#### Dataset content ####

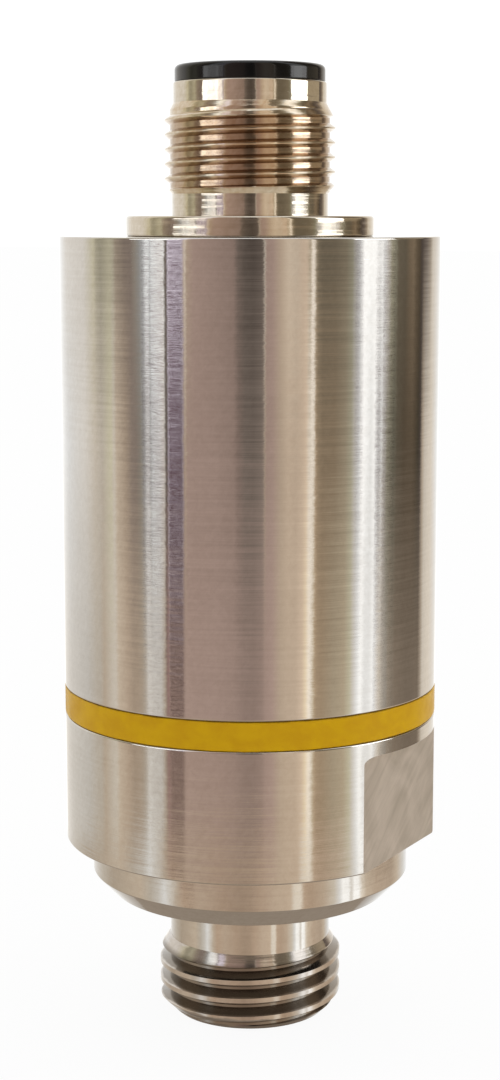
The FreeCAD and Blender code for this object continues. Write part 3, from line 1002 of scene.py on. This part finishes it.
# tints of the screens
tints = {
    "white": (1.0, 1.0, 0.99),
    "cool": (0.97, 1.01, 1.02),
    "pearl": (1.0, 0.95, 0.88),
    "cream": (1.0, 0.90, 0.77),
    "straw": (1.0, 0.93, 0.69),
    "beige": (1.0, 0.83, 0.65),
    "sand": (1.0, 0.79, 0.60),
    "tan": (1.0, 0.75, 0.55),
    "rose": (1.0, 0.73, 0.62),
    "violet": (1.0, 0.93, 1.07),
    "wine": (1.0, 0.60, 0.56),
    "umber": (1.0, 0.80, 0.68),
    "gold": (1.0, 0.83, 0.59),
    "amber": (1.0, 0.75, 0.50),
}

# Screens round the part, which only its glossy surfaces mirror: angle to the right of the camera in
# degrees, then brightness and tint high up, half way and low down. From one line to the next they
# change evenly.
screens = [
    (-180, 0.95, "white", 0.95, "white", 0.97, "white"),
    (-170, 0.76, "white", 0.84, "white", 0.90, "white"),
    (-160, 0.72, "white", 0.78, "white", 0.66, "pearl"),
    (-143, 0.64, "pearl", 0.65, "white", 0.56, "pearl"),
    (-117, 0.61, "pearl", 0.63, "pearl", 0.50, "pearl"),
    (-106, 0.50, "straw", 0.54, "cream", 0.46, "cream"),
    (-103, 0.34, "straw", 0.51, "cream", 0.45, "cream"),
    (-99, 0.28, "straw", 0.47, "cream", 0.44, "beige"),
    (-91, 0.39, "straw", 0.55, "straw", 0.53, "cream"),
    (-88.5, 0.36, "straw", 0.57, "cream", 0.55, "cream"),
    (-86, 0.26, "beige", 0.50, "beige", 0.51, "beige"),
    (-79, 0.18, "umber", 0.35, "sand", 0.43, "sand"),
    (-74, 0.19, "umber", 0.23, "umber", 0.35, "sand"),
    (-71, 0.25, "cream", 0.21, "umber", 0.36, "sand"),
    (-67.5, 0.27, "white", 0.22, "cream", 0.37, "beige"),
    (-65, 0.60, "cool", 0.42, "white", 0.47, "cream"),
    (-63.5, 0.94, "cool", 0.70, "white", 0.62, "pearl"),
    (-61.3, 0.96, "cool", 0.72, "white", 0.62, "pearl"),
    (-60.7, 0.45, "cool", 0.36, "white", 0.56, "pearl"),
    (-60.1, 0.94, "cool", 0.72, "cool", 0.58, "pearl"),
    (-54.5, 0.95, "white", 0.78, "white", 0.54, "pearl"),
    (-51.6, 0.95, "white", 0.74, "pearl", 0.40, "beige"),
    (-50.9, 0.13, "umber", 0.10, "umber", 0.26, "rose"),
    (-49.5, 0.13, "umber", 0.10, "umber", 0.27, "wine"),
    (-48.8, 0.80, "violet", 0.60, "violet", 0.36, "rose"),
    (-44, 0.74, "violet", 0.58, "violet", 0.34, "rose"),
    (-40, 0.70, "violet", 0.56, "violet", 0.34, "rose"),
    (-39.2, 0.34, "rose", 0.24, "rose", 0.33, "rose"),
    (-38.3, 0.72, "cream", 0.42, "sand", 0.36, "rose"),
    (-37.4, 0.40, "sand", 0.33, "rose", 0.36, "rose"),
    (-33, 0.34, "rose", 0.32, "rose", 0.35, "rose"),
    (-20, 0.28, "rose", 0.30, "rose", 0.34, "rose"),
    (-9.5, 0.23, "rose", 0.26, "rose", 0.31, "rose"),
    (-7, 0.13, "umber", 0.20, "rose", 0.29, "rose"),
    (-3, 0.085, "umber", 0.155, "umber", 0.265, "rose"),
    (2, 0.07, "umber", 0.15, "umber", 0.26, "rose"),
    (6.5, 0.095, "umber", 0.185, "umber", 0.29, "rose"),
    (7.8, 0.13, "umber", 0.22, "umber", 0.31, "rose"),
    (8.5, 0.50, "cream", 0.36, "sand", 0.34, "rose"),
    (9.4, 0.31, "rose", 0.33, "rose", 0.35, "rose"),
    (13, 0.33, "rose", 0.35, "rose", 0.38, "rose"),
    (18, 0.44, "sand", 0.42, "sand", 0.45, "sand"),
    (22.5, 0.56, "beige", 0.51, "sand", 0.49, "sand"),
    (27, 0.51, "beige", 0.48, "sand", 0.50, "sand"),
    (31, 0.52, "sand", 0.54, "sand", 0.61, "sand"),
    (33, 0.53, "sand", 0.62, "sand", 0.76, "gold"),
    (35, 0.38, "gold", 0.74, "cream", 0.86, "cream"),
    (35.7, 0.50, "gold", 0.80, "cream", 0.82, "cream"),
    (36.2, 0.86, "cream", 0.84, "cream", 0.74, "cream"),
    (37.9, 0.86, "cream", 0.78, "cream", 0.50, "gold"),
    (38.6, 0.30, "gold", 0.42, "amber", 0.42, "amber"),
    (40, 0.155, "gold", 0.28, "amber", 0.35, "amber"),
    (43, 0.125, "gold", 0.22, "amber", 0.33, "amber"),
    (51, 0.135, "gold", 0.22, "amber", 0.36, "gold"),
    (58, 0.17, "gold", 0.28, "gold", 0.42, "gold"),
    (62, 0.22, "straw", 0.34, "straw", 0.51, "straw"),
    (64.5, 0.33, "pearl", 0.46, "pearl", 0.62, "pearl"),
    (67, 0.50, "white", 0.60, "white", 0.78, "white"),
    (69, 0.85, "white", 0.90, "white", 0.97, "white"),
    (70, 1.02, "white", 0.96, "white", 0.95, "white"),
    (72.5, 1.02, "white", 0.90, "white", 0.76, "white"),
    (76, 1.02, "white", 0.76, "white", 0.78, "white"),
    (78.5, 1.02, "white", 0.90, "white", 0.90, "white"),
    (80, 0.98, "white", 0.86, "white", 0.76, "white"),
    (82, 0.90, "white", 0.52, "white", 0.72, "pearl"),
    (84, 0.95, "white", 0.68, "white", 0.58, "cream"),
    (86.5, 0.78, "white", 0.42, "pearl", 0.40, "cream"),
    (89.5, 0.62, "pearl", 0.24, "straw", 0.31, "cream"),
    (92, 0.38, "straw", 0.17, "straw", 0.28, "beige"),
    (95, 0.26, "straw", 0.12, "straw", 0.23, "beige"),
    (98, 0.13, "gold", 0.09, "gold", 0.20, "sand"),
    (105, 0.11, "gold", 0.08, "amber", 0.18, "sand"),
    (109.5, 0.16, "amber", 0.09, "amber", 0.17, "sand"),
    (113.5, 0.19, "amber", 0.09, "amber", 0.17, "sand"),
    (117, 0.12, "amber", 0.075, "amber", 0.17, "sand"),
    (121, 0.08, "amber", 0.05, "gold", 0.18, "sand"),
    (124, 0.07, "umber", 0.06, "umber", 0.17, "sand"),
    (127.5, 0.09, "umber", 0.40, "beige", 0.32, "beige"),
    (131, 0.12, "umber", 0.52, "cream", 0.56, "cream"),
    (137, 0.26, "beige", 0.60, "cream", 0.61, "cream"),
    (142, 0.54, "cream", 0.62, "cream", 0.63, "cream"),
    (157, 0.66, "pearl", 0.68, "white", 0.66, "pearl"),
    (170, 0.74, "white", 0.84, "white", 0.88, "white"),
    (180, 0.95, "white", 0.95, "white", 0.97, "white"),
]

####

▶ _Set task_: Copy out each line exactly as written.

▶ _Answer for this exercise_:
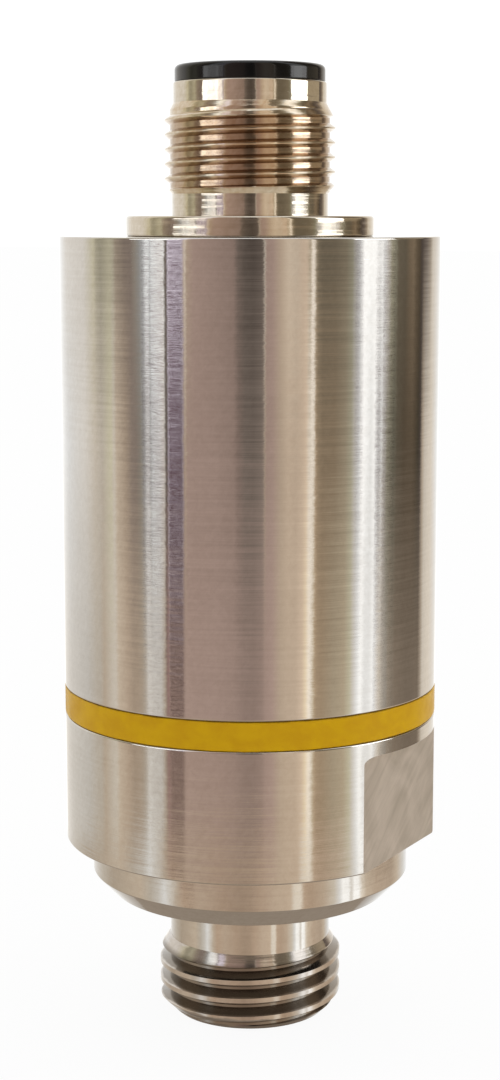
The FreeCAD and Blender code for this object continues. Write part 3, from line 1002 of scene.py on. This part finishes it.
# tints of the screens
tints = {
    "white": (1.0, 1.0, 0.99),
    "cool": (0.97, 1.01, 1.02),
    "pearl": (1.0, 0.95, 0.88),
    "cream": (1.0, 0.90, 0.77),
    "straw": (1.0, 0.93, 0.69),
    "beige": (1.0, 0.83, 0.65),
    "sand": (1.0, 0.79, 0.60),
    "tan": (1.0, 0.75, 0.55),
    "rose": (1.0, 0.73, 0.62),
    "violet": (1.0, 0.93, 1.07),
    "wine": (1.0, 0.60, 0.56),
    "umber": (1.0, 0.80, 0.68),
    "gold": (1.0, 0.83, 0.59),
    "amber": (1.0, 0.75, 0.50),
}

# Screens round the part, which only its glossy surfaces mirror: angle to the right of the camera in
# degrees, then brightness and tint high up, half way and low down. From one line to the next they
# change evenly.
screens = [
    (-180, 0.95, "white", 0.95, "white", 0.97, "white"),
    (-170, 0.76, "white", 0.84, "white", 0.90, "white"),
    (-160, 0.72, "white", 0.78, "white", 0.66, "pearl"),
    (-143, 0.64, "pearl", 0.65, "white", 0.56, "pearl"),
    (-117, 0.61, "pearl", 0.63, "pearl", 0.50, "pearl"),
    (-106, 0.50, "straw", 0.54, "cream", 0.46, "cream"),
    (-103, 0.34, "straw", 0.51, "cream", 0.45, "cream"),
    (-99, 0.28, "straw", 0.47, "cream", 0.44, "beige"),
    (-91, 0.39, "straw", 0.55, "straw", 0.53, "cream"),
    (-88.5, 0.36, "straw", 0.57, "cream", 0.55, "cream"),
    (-86, 0.26, "beige", 0.50, "beige", 0.51, "beige"),
    (-79, 0.18, "umber", 0.35, "sand", 0.43, "sand"),
    (-74, 0.19, "umber", 0.23, "umber", 0.35, "sand"),
    (-71, 0.25, "cream", 0.21, "umber", 0.36, "sand"),
    (-67.5, 0.27, "white", 0.22, "cream", 0.37, "beige"),
    (-65, 0.60, "cool", 0.42, "white", 0.47, "cream"),
    (-63.5, 0.94, "cool", 0.70, "white", 0.62, "pearl"),
    (-61.3, 0.96, "cool", 0.72, "white", 0.62, "pearl"),
    (-60.7, 0.45, "cool", 0.36, "white", 0.56, "pearl"),
    (-60.1, 0.94, "cool", 0.72, "cool", 0.58, "pearl"),
    (-54.5, 0.95, "white", 0.78, "white", 0.54, "pearl"),
    (-51.6, 0.95, "white", 0.74, "pearl", 0.40, "beige"),
    (-50.9, 0.13, "umber", 0.10, "umber", 0.26, "rose"),
    (-49.5, 0.13, "umber", 0.10, "umber", 0.27, "wine"),
    (-48.8, 0.80, "violet", 0.60, "violet", 0.36, "rose"),
    (-44, 0.74, "violet", 0.58, "violet", 0.34, "rose"),
    (-40, 0.70, "violet", 0.56, "violet", 0.34, "rose"),
    (-39.2, 0.34, "rose", 0.24, "rose", 0.33, "rose"),
    (-38.3, 0.72, "cream", 0.42, "sand", 0.36, "rose"),
    (-37.4, 0.40, "sand", 0.33, "rose", 0.36, "rose"),
    (-33, 0.34, "rose", 0.32, "rose", 0.35, "rose"),
    (-20, 0.28, "rose", 0.30, "rose", 0.34, "rose"),
    (-9.5, 0.23, "rose", 0.26, "rose", 0.31, "rose"),
    (-7, 0.13, "umber", 0.20, "rose", 0.29, "rose"),
    (-3, 0.085, "umber", 0.155, "umber", 0.265, "rose"),
    (2, 0.07, "umber", 0.15, "umber", 0.26, "rose"),
    (6.5, 0.095, "umber", 0.185, "umber", 0.29, "rose"),
    (7.8, 0.13, "umber", 0.22, "umber", 0.31, "rose"),
    (8.5, 0.50, "cream", 0.36, "sand", 0.34, "rose"),
    (9.4, 0.31, "rose", 0.33, "rose", 0.35, "rose"),
    (13, 0.33, "rose", 0.35, "rose", 0.38, "rose"),
    (18, 0.44, "sand", 0.42, "sand", 0.45, "sand"),
    (22.5, 0.56, "beige", 0.51, "sand", 0.49, "sand"),
    (27, 0.51, "beige", 0.48, "sand", 0.50, "sand"),
    (31, 0.52, "sand", 0.54, "sand", 0.61, "sand"),
    (33, 0.53, "sand", 0.62, "sand", 0.76, "gold"),
    (35, 0.38, "gold", 0.74, "cream", 0.86, "cream"),
    (35.7, 0.50, "gold", 0.80, "cream", 0.82, "cream"),
    (36.2, 0.86, "cream", 0.84, "cream", 0.74, "cream"),
    (37.9, 0.86, "cream", 0.78, "cream", 0.50, "gold"),
    (38.6, 0.30, "gold", 0.42, "amber", 0.42, "amber"),
    (40, 0.155, "gold", 0.28, "amber", 0.35, "amber"),
    (43, 0.125, "gold", 0.22, "amber", 0.33, "amber"),
    (51, 0.135, "gold", 0.22, "amber", 0.36, "gold"),
    (58, 0.17, "gold", 0.28, "gold", 0.42, "gold"),
    (62, 0.22, "straw", 0.34, "straw", 0.51, "straw"),
    (64.5, 0.33, "pearl", 0.46, "pearl", 0.62, "pearl"),
    (67, 0.50, "white", 0.60, "white", 0.78, "white"),
    (69, 0.85, "white", 0.90, "white", 0.97, "white"),
    (70, 1.02, "white", 0.96, "white", 0.95, "white"),
    (72.5, 1.02, "white", 0.90, "white", 0.76, "white"),
    (76, 1.02, "white", 0.76, "white", 0.78, "white"),
    (78.5, 1.02, "white", 0.90, "white", 0.90, "white"),
    (80, 0.98, "white", 0.86, "white", 0.76, "white"),
    (82, 0.90, "white", 0.52, "white", 0.72, "pearl"),
    (84, 0.95, "white", 0.68, "white", 0.58, "cream"),
    (86.5, 0.78, "white", 0.42, "pearl", 0.40, "cream"),
    (89.5, 0.62, "pearl", 0.24, "straw", 0.31, "cream"),
    (92, 0.38, "straw", 0.17, "straw", 0.28, "beige"),
    (95, 0.26, "straw", 0.12, "straw", 0.23, "beige"),
    (98, 0.13, "gold", 0.09, "gold", 0.20, "sand"),
    (105, 0.11, "gold", 0.08, "amber", 0.18, "sand"),
    (109.5, 0.16, "amber", 0.09, "amber", 0.17, "sand"),
    (113.5, 0.19, "amber", 0.09, "amber", 0.17, "sand"),
    (117, 0.12, "amber", 0.075, "amber", 0.17, "sand"),
    (121, 0.08, "amber", 0.05, "gold", 0.18, "sand"),
    (124, 0.07, "umber", 0.06, "umber", 0.17, "sand"),
    (127.5, 0.09, "umber", 0.40, "beige", 0.32, "beige"),
    (131, 0.12, "umber", 0.52, "cream", 0.56, "cream"),
    (137, 0.26, "beige", 0.60, "cream", 0.61, "cream"),
    (142, 0.54, "cream", 0.62, "cream", 0.63, "cream"),
    (157, 0.66, "pearl", 0.68, "white", 0.66, "pearl"),
    (170, 0.74, "white", 0.84, "white", 0.88, "white"),
    (180, 0.95, "white", 0.95, "white", 0.97, "white"),
]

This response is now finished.